Investment Principles We Believe In

We are avid proponents of the free market system of business. Disruptions will come and will always be remedied over time. We remind ourselves to not panic when conditions get negative. We invest in the vision, resilience, intelligence, and greatness unleased by free enterprise. To participate in the safest, most suitable way, we incorporate the following money management principles:

The DO's

  1.  Maintain proper diversification - Asset classes have historically gone in and out of popularity in a cyclical fashion. We diversify our portfolio models while avoiding the temptation to "chase performance."
  2. Keep a long term perspective - Time in the market is more important than timing the market.
  3. Manage the Managers - We expect our managers to be above average in relationship to the category they represent.

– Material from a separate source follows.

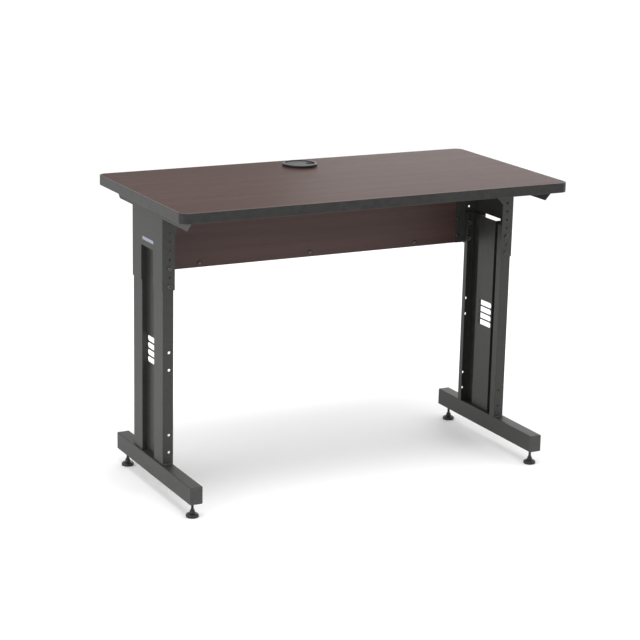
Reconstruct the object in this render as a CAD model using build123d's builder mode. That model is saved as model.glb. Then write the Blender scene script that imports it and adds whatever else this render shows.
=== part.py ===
from build123d import *
import os

# Teacher's desk with a laminate top on two height-adjustable steel legs.
# Millimetres. The origin is on the floor under the middle of the desktop, +X to the right of the
# person sitting at the desk, +Y towards the modesty panel at the back, +Z up.

# ---- driving dimensions ----------------------------------------------------------------------
desk_width = 1219.2
desk_depth = 609.6
desk_height = 864.0
top_thickness = 28.6
corner_radius = 25.0
leg_x = 551.0  # middle of a leg, measured across from the middle of the desk
leg_y = 28.0  # middle of a leg, measured towards the back
inch = 25.4

# desktop
laminate_thickness = 1.2
backer_thickness = 0.8
band_thickness = 3.0
band_round = 1.2
barb_depth = 8.0
barb_thickness = 1.6

# cable grommet
grommet_y = 218.0
grommet_bore = 47.5
ring_radius = 52.5
ring_height = 7.5  # above the desktop
ring_round = 3.0
ring_play = 0.1
liner_bore = 45.0
liner_depth = 22.0
liner_play = 0.2
ledge_radius = 41.0
cap_radius = 44.6
cap_thickness = 3.0
cap_round = 1.0
notch_width = 20.0
notch_reach = 20.0  # distance from the cap's middle to the bottom of the notch
notch_angle = -10.0

# formed sheet legs
sheet = 2.0
leg_gap = 0.5  # between sleeve and column
bend = 0.9
sleeve_bend = 2.0
sleeve_reach = 3.0  # how far the sleeve stands past the column on the inner side
column_depth = 32.0  # across, in X
column_width = 212.0  # front to back, in Y
column_top = 697.4
recess_width = 86.0
recess_depth = 16.0
narrow_lip = 18.0
wide_lip = 26.0
sleeve_bottom = 600.5
sleeve_slot_top = 702.7
hole_radius = 4.0  # in the columns
sleeve_hole_radius = 3.4
hole_setback = 3.0  # of the hole rows, from the middle of a leg
bolt_z = 663.4  # upper height bolt
bolt_pitch = 2 * inch
pair_step = 9.5 * inch  # from one pair of column holes to the next
sleeve_holes = range(-2, 6)  # inches above the upper height bolt

# vents in the column's web
vent_width = 71.0
vent_height = 16.4
vent_pitch = 20.6
vent_radius = 7.0  # of the corners at one end; the other end is square
vent_top = 438.1
vent_count = 4
vent_offset = -6.0  # from the middle of the right column

# support rails: steel angle with the vertical leg outside
rail_size = 31.75
rail_thickness = 2.0
rail_front = -279.0
rail_back = 262.0

# gusset at the top of the sleeve's front flange
gusset_drop = 73.0
gusset_reach = 40.0
tab_depth = 24.0

# foot bars
bar_width = 38.1
bar_height = 50.8
bar_bottom = 43.7
bar_front = -282.0
bar_back = 250.0
bar_wall = 2.0
bar_round = 3.0
cap_plate = 2.5
cap_plug = 14.0
plug_play = 0.6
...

We diligently monitor how well they perform against their peers and replace them when they fail to do so.
  4. Consider Tax Complications when designing and maintaining portfolios
  5. Rebalance when necessary - When we rebalance, we trim overweight positions and add to underweight positions. This ensures that we obey the principles of "selling high" and "buying low" while minimizing volatility over time.
  6. Perform periodic reviews - To monitor and adjust portfolios based on client goals and objectives

The DON'Ts

  1. Single Position Concentration - Our experience has lead us to believe that overconcentrating in a particular sector or company stock or bond can lead to very negative consequences for investors. Many investors are tempted to ignore risk in an effort to chase performance by over-emphasizing exciting, trendy themes in their portfolios. When these "bubbles" burst and momentum reverses, losses can be staggering. 
  2. Timing the Market - We believe the risk in getting this wrong greatly outweighs the benefit of getting it right. Our experience has taught us that clients who make emotional decisions regarding their participation in and out of the stock market tend to sell at low points (when fear is the most compelling emotion) and re-enter at higher points (when the investing public starts feeling more comfortable.) This can have a devastating effect on returns. We believe a well designed portfolio will average higher over the years without the stress and liabilities of trying to "time the market."

In summary, we believe that a moderate approach combining stocks and bonds in a suitable portfolio is the best way for most people to accumulate and maintain wealth. At Veater Financial Group, it is our ongoing mission to provide the very best in portfolio planning and monitoring solutions to meet the needs of our valued clients now and in the future.